#### [Exercise aim]
Using the records below, please work out how many lines contain "piece"; answer with the number alone.

#### [Input data]
************

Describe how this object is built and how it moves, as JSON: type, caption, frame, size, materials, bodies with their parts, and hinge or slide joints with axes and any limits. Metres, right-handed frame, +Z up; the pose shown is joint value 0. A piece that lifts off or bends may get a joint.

************

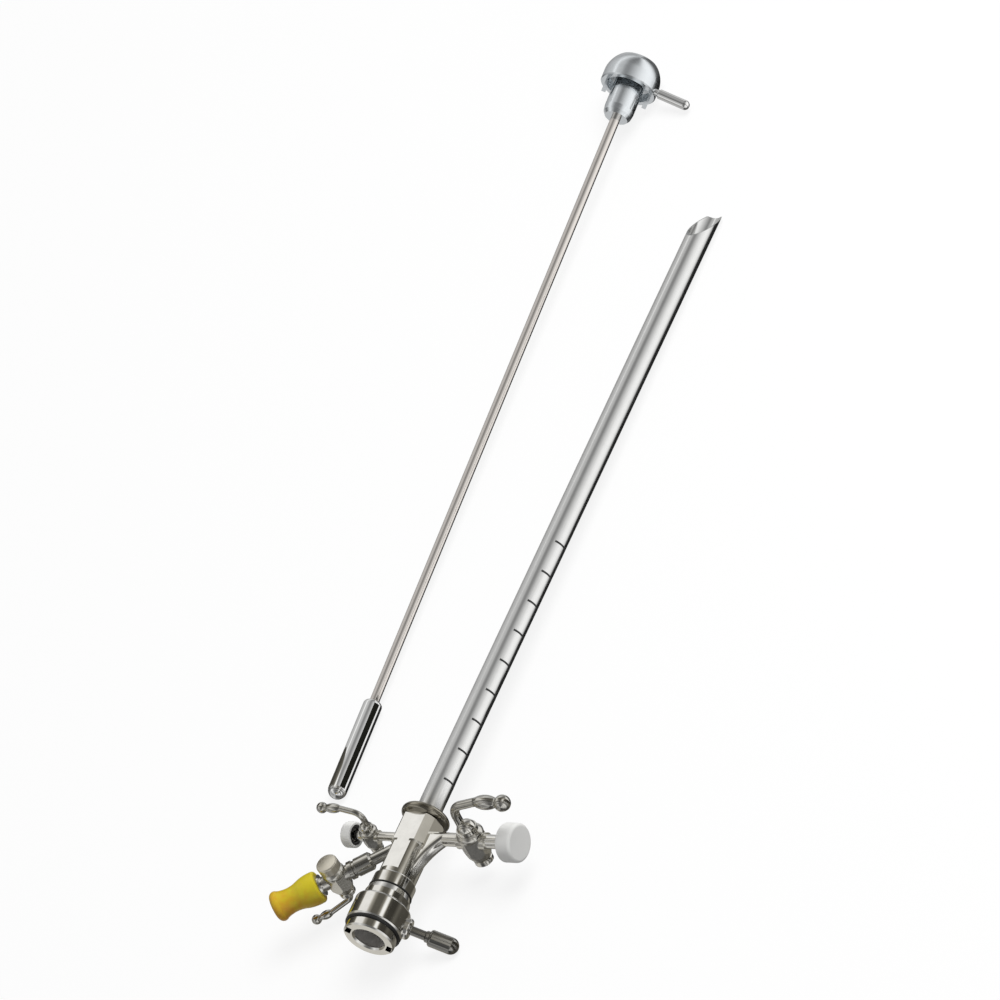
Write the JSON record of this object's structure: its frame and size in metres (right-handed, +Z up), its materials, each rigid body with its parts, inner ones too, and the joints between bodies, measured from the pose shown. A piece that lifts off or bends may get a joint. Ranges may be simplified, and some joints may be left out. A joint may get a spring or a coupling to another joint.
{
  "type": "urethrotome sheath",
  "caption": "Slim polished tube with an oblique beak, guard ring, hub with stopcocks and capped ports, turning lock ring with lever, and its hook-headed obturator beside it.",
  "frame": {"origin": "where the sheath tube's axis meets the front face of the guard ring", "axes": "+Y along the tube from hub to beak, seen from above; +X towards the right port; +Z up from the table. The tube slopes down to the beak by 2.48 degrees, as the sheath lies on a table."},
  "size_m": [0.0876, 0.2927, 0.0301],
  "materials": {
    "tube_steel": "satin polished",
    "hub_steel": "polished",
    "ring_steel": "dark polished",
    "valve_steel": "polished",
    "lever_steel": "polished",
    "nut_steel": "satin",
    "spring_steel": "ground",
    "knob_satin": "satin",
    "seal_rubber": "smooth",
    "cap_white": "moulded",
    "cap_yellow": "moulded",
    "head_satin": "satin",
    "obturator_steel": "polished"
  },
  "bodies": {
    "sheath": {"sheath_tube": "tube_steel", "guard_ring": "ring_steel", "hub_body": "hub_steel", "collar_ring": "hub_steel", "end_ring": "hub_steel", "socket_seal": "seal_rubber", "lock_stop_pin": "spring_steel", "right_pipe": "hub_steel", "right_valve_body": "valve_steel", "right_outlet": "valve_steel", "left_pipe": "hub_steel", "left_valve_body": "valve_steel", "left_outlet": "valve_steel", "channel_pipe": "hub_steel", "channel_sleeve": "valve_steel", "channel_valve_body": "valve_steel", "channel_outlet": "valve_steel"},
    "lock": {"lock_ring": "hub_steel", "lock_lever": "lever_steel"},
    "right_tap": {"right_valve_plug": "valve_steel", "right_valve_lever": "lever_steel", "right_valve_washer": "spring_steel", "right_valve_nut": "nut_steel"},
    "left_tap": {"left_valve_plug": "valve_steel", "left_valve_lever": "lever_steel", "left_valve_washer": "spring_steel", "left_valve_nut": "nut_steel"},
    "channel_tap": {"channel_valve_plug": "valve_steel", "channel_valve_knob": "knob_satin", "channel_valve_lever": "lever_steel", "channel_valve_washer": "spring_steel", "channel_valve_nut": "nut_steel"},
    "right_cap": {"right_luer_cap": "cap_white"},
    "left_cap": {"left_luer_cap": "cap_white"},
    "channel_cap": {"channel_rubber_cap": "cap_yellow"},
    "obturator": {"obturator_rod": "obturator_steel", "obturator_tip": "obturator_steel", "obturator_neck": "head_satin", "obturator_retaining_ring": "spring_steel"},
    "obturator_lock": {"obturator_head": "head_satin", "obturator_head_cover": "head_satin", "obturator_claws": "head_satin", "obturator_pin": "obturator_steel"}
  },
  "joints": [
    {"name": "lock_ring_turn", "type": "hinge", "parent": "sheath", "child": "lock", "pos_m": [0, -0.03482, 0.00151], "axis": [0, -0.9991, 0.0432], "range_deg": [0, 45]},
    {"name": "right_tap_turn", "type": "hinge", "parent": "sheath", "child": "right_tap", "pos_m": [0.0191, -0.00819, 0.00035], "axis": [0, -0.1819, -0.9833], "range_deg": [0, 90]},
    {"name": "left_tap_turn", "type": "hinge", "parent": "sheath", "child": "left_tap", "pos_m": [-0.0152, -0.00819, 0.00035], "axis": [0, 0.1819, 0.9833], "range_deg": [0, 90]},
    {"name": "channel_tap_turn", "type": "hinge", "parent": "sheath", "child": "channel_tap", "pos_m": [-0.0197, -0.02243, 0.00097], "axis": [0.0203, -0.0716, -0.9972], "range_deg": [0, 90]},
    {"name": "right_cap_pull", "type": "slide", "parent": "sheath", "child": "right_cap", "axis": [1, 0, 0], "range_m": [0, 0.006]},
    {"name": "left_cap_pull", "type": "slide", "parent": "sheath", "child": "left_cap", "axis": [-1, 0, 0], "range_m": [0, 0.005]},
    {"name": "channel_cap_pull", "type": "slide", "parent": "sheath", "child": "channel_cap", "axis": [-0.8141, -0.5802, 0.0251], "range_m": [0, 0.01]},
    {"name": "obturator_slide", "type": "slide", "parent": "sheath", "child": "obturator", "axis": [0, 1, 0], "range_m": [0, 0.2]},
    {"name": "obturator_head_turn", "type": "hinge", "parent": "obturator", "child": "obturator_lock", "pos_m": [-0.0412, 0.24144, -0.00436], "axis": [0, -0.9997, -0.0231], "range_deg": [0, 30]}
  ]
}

************

#### [Task response]
2